Working backwards from the police blotter to the radio record

Our local police blotter posts are about a week or two behind real time. Part of this is because they take a while to put together, and part of this is because they are published in a weekly. In any case, by the time you read it, it's long gone from the airwaves.

I saw one this week which looked interesting and troubling:

Driving Under the Influence

Location: El Camino/Main

Officer Gutierrez was driving eastbound when a motorist turned left turn in front of his marked police vehicle. A collision was unavoidable, but neither party sustained injury. The violator was found to be DUI.

Time 1618

Case Number 11-9100

That's an extract from the Santa Clara Weekly's most recent blotter posting. I wanted to know what that sort of thing sounds like on the radio and went digging into the archives.

For the benefit of those who haven't discovered the magic which is having their local police calls indexed and archived, here they are.

First, 406 calls in to report an event at a location but gets cut off. Dispatch gets the location but asks for the event again.

"TC city property" -- that's a traffic collision. Dispatch misses the very beginning of the call and doesn't realize what's happened yet.

Another unit did get it and clarifies: he had a crash. Dispatch gets this.

Dispatch runs the plate. It's not wanted for anything.

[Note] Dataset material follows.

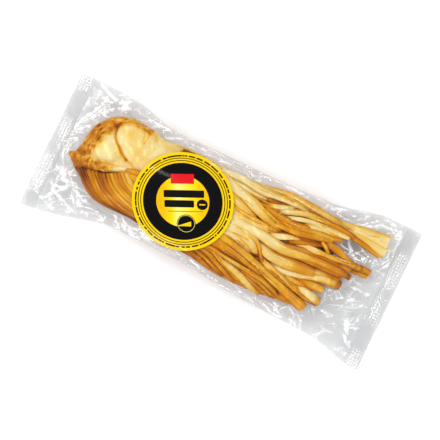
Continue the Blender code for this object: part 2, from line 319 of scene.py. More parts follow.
# Strands on top: route in plan, widths along it, how proud it lies, how pale it is along it (0 smoked, 1
# pale), and how far its start and end dive under their neighbours
topStrands = {
    "farEdge": (((-16, 35.5), (4, 36.3), (16, 37.4), (26, 38.9), (36, 40.2), (47, 41), (60, 40.3),
        (72, 39.8), (84, 39), (94, 37.4), (103, 36)), (3, 3, 3.6, 5.4, 6, 5.4, 4), 0.0, (0.88, 0.84, 0.8,
        0.76, 0.6), (0, 3)),
    "farFan": (((80, 38.4), (92, 39.8), (103, 40), (115, 40.6), (128, 41)), (3, 4.6, 7, 10, 12.5), 0.2,
        (0.66, 0.8, 0.92, 0.98), (3, 0)),
    "farFanRib": (((94, 36.8), (106, 36.2), (118, 34.8), (129.5, 33.6)), (3, 5, 6.6, 7.5), -0.1,
        (0.66, 0.86, 0.98), (2, 0)),
    "farFanUnder": (((80, 36.6), (90, 35.4), (101, 33.6), (113, 31.6), (126, 28.9)), (3.6, 4, 3.8, 3.2),
        -0.2, (0.5, 0.44, 0.46, 0.6), (2, 0)),
    "farPale": (((-16, 34.5), (0, 35.2), (10, 34.6), (20, 34.2), (30, 35.2), (40, 36.4), (50, 36.6),
        (60, 36)), (5, 5.6, 6, 5, 3.8, 3), 0.6, (1.08, 1.08, 1.0, 0.8), (0, 3)),
    "farPaleLow": (((-16, 30), (0, 30.8), (12, 29.8), (22, 29.6), (33, 30.4)), (5, 4.6, 4, 2.6), 0.2,
        (0.9, 0.95, 0.72), (0, 3)),
    "farStub": (((24, 30.4), (31, 31), (37, 32.2), (46, 34)), (2, 3, 3, 2), -0.1, (0.36, 0.22, 0.3),
        (1, 2)),
    "farThin": (((4, 27.6), (14, 27.2), (22, 27), (29, 27.6), (36, 29), (44, 31.8), (50, 34.4)), (2.5, 3,
        3, 3.6, 3), 0.5, (0.6, 0.46, 0.5, 1.0, 0.9), (3, 3)),
    "farThinLow": (((12, 25.4), (22, 25.8), (32, 25.9), (41, 26.2)), (2, 2.6, 2.6), 0.2, (0.5, 0.62),
        (2, 2)),
    "farSecond": (((34, 25.4), (40, 27), (46, 29.2), (53, 31.8), (60, 33.6), (70, 34.6), (82, 34.8),
        (95, 34), (102, 33)), (3, 4.2, 4.6, 5, 4.6, 4, 3.4), 0.9, (1.0, 0.95, 0.78, 0.66, 0.56, 0.46, 0.4),
        (4, 0)),
    "farThird": (((43, 24), (49, 25.4), (56, 27.6), (64, 29.5), (74, 30.5), (86, 31), (98.5, 31.3)),
        (2.6, 3.6, 4, 3.6, 3), 0.9, (0.95, 1.08, 0.95, 0.85, 0.95), (4, 0)),
    "farFourth": (((56, 23.6), (63, 25.6), (71, 27.4), (79, 28.7), (87, 28.6), (94, 28.8)), (2, 2.8, 3.2,
        3), 0.5, (0.75, 1.0, 0.8, 0.45), (3, 0)),
    "smokedCross": (((18, 25.6), (26, 24.4), (34, 23.4), (44, 22.4), (54, 22.4), (63, 23.6), (72, 25.6),
        (82, 27.2)), (3, 4, 5, 4.6, 4, 3.4), 0.4, (0.6, 0.54, 0.5, 0.52, 0.56, 0.6), (3, 2)),
    "smokedMiddle": (((36, 20), (46, 19.6), (56, 20.2), (66, 22.2), (76, 24), (86, 25), (94, 27.4)), (3, 4,
        4.6, 5, 4, 3.6), 0.5, (0.42, 0.4, 0.5, 0.62, 0.58, 0.46), (3, 0)),
    "smokedLong": (((38, 15.6), (48, 16.4), (58, 17.2), (68, 19.4), (78, 21.8), (87, 23.6)), (3.4, 4.2,
        4.6, 4.6, 4), 0.7, (0.62, 0.55, 0.48, 0.55, 0.5), (3, 1)),
    "smokedThin": (((50, 12.6), (60, 13.8), (70, 16), (80, 18.6), (88, 20.6)), (2.6, 3, 3, 2.6), -0.8,
        (0.3, 0.2, 0.12, 0.18), (2, 1)),
    "waistOver": (((-14, 31), (0, 27.6), (10, 25), (19, 21.8), (29, 18.4), (38, 15.6), (47, 12.6)),
        (7, 7.6, 7, 6.6, 5.6, 4), 1.2, (1.0, 1.0, 1.08, 0.95, 0.72, 0.56), (0, 4)),
    "waistOverEdge": (((-4, 30), (8, 28), (18, 25.6), (28, 22.2), (38, 19.2), (46, 17.6)), (3, 3.2, 3.2,
        2.6), 0.9, (0.85, 0.8, 0.7, 0.55), (0, 3)),
    "waistUnder": (((-14, 24), (0, 20.6), (10, 18), (18, 15.8), (27, 13)), (6.6, 6.6, 5.6, 4), 0.7,
        (0.85, 0.82, 0.76, 0.6), (0, 3.5)),
    "waistLow": (((-14, 13), (0, 13), (12, 12.2), (24, 11.7), (36, 11.6), (46, 11.2)), (4.6, 4.6, 4.2, 4,
        3.4), 0.6, (0.85, 0.85, 0.72, 0.6), (0, 3)),
    "waistLowest": (((-14, 8.4), (2, 8.6), (14, 8), (26, 8.6), (38, 8.6), (48, 9.6)), (4.6, 4.4, 4.2, 4,
        3), 0.5, (0.95, 0.95, 0.8, 0.6), (0, 3)),
    "crossPale": (((38, 6.6), (45, 7.8), (51, 10), (57, 12.2), (66, 14)), (3, 4.6, 4.6, 3.4, 2.6), 0.8,
        (0.9, 1.05, 1.0, 0.75, 0.5), (3, 2)),
    "crossBrown": (((56, 8.6), (63, 11.2), (71, 13.4), (79, 16), (87, 19)), (3, 4, 3.4, 2.6), -0.4,
        (0.4, 0.5, 0.28, 0.22), (1, 1)),
    # painted shade: a very dark strand laid low in the hollow between the strands
    "sunkShadeStrand": (((52, 8.2), (60, 9.4), (70, 12.6), (82, 15.6), (92, 17)), (7, 7, 6), -2.4, (0.12, 0.06,
        0.1), (0, 0)),
    "tornEnd": (((80, 19.4), (84, 17.4), (88.5, 13.4)), (2.6, 3, 2.6), 0.4, (0.55, 0.7, 0.5), (0, 0)),
    "middleTop": (((60, 8.6), (68, 10.6), (78, 10.9), (89, 11.5), (100, 12.6), (111, 13.7), (120, 14.4),
        (126, 13.6)), (3, 4, 4, 3.8, 4.2, 5, 5.4), 0.6, (0.8, 0.85, 0.72, 0.62, 0.62, 0.5), (3, 0)),
    "middleTopLow": (((74, 8.2), (88, 8.8), (102, 9), (114, 9.4), (125, 10.2)), (2.4, 3, 3, 3, 2.6), -0.2,
        (0.4, 0.36, 0.5, 0.6), (2, 0)),
    "middleStub": (((84, 19.8), (91, 19.6), (98, 18), (105, 16), (113, 14.8)), (4.6, 5.6, 4.6, 3, 1.6),
        -0.2, (0.4, 0.55, 0.5, 0.45), (1, 1)),
    "middleMain": (((-16, 4.6), (0, 5), (12, 4.4), (24, 3.7), (36, 3), (46, 1.8), (56, 1.2), (66, 2.4),
        (78, 4.2), (90, 4.8), (102, 4.9), (112.5, 3.8)), (5.6, 5.6, 5.8, 6.4, 7.6, 7.6, 6, 5, 5, 4.6), 1.5,
        (1.04, 1.04, 1.02, 0.96, 0.82, 0.68, 0.58, 0.5, 0.5), (0, 0)),
    "middleMainLow": (((60, -0.4), (70, 0.6), (82, 1.2), (94, 1.4), (106, 2)), (3, 4, 4.4, 4.4, 4), 0.6,
        (0.75, 0.55, 0.42, 0.33, 0.42), (3, 0)),
    "broad": (((32, -1), (38, -4.6), (46, -7.4), (56, -7.9), (66, -7.2), (76, -6), (85, -5)), (4.6, 7, 9,
        9, 8, 6.4), 1.0, (0.95, 0.95, 0.85, 0.72, 0.62, 0.55), (4, 0)),
    "broadEnd": (((80, -3.6), (90, -3.6), (98, -3), (105, -1.6)), (4, 4.6, 4.6, 4), -0.8, (0.85, 0.8, 0.6,
        0.5), (1, 0)),
    "slim": (((50, -13), (60, -13.9), (68, -13.4), (77, -11.4), (86, -8.7), (95, -6.8), (107.5, -5.7)),
        (2.6, 4, 4.4, 4.6, 5, 6, 7), 0.7, (0.9, 1.0, 0.95, 0.9, 0.72, 0.52), (3, 0)),
    "innerStub": (((72, -15.6), (80, -14.6), (88, -14.4), (97, -14.6)), (3, 4.6, 6.6, 7), -0.2, (0.55, 0.5,
        0.62, 0.66), (2, 0)),
    "innerBrown": (((62, -16.6), (72, -17.6), (82, -18), (90, -18.4)), (3, 3.6, 3.6, 3), -0.4, (0.55, 0.7,
        0.5, 0.3), (2, 2)),
    "waistNear": (((-16, 0.6), (0, -0.6), (10, -1.6), (20, -3), (29, -6), (36, -10.6), (41, -15)), (7, 7.4,
        7.6, 7, 6, 4.4), 1.0, (1.0, 0.98, 0.9, 0.84, 0.7), (0, 4)),
    "waistNearLow": (((-16, -6), (0, -5.9), (10, -6.2), (20, -8), (29, -11), (37, -14.4)), (5.4, 5.4, 5,
        4.4, 3), 0.3, (0.98, 0.95, 0.88, 0.75), (0, 3)),
    "waistFold": (((12, 1.4), (22, 0.2), (31, -1.4), (37, -6), (42, -12.6), (47, -18.4)), (3, 4, 4.6, 3.8,
        3, 2.6), 0.9, (0.95, 0.9, 0.72, 0.5, 0.5), (3, 3)),
    "nearBend": (((40, -12), (47, -15.4), (55, -17.6), (64, -20), (74, -22), (84, -24.4)), (3.6, 5, 5, 5,
        5), 0.4, (0.75, 0.7, 0.62, 0.55, 0.5), (3, 1)),
    "paleTip": (((74, -19.6), (82, -20.9), (90, -22.6), (98.5, -23.8)), (3.6, 5, 5.6, 5.6), 0.0, (0.7, 1.1,
        1.0, 0.7), (3, 0)),
    "paleTipLow": (((78, -25), (86, -26), (98, -26.6)), (3, 4, 4), -0.5, (0.5, 0.55), (2, 0)),
    "nearLong": (((-18, -11.4), (-2, -10.6), (8, -11.4), (20, -13.2), (32, -16.2), (44, -20), (56, -24),
        (68, -27.6), (79, -31), (89, -34.2)), (5, 5, 5, 5.4, 5.6, 5.6, 6.2, 7, 8), 1.3, (0.75, 0.68, 0.58,
        0.62, 0.66, 0.68, 0.62, 0.5), (0, 0)),
    "nearBroad": (((-18, -17.4), (-2, -17), (10, -17.6), (22, -19), (34, -21.2), (46, -23.6), (58, -26.4)),
        (6.6, 7, 6.6, 5.6, 4, 2.6), 0.4, (0.5, 0.5, 0.56, 0.54, 0.56), (0, 3)),
    "nearThin": (((-10, -22.4), (4, -22.6), (14, -24), (25, -25.4), (38, -26.6), (50, -28.2), (60, -31),
        (67, -34)), (2.4, 2.6, 3, 3, 3, 3, 3), 0.5, (0.5, 0.5, 0.62, 0.6, 0.6, 0.46), (0, 0)),
    "nearThinLow": (((30, -28), (40, -29.4), (50, -31), (58, -33.6), (66, -36)), (2.6, 3.2, 3.4, 3.4), 0.2,
        (0.45, 0.5, 0.5, 0.42), (2, 0)),
    "nearGold": (((28, -29.6), (38, -31.4), (47, -33.8), (55, -36), (63, -36.6)), (2.6, 3, 3.4, 3), 0.0,
        (0.4, 0.45, 0.5, 0.5), (2, 0)),
    "nearPale": (((10, -26.6), (20, -28.9), (29, -31.4), (38, -34.6), (46, -37.4), (53, -38.9)), (3, 4,
        4.6, 4.4, 3.4), 0.8, (0.6, 0.8, 0.95, 0.9, 0.66), (2, 0)),
    "nearFanA": (((-8, -22.6), (4, -24.6), (14, -28), (24, -32), (33, -35.6), (42, -38.6)), (3.4, 3.6, 3.6,
        3), 0.3, (0.45, 0.48, 0.55, 0.6), (0, 0)),
    "nearFanB": (((-8, -25.6), (3, -28), (13, -31.6), (22, -35.2), (32, -38.6)), (3.4, 3.6, 3.4), 0.2,
        (0.4, 0.44, 0.5, 0.42), (0, 0)),
    "nearFanC": (((-10, -28.6), (2, -31.4), (11, -34.8), (21, -38.4)), (3.4, 3.6, 3.2), 0.1, (0.36, 0.46,
        0.34), (0, 0)),
    "nearFanD": (((-12, -31.8), (0, -34.6), (10, -37.6)), (3.4, 3.4), 0.0, (0.34, 0.4), (0, 0)),
    "farHidden": (((-66, 35.4), (-58, 36.8), (-44, 37.9), (-28, 37), (-12, 35.6)), (3, 4, 4.4), 0.2,
        (1.0, 1.0), (4, 0)),
    "nearHidden": (((-70, -26), (-58, -27.4), (-38, -30.4), (-16, -32.6), (0, -33.6)), (5, 5), -0.4,
        (0.34, 0.4), (2, 0)),
    "foldFillLow": (((-88, 0), (-80, 0.4), (-71, 0.2), (-56, -1.4)), (3.4, 4.8, 5), 0.2, (0.6, 0.7),
        (2, 0)),
    "foldFillLast": (((-86, -2), (-79, -2.4), (-71, -4), (-58, -6.4)), (3.4, 4.4, 5), 0.0, (0.5, 0.62),
        (2, 0)),
    "middleFill": (((56, 5.4), (66, 6.6), (78, 7.4), (92, 7.8)), (3, 3.4, 3), -0.8, (0.5, 0.4), (1, 1)),
    "foldFill": (((-84, 2.6), (-78, 4.4), (-66, 5.4), (-52, 5)), (3.4, 4.6, 5), 0.4, (0.5, 0.7), (2, 0)),
}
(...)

Another unit shows up and asks for a supervisor. Units talk to figure out who's available.

A couple of minutes later, a supervisor arrives on scene. The other unit is no longer needed.

A few minutes after that, as part of wrapping things up, the original unit calls for the case and time, probably to write a report.

Here it is: case 11-9100, time is 1618. Just like in the blotter post.

And that is how it is done.

These calls were extracted from my Super Trunking Scanner project.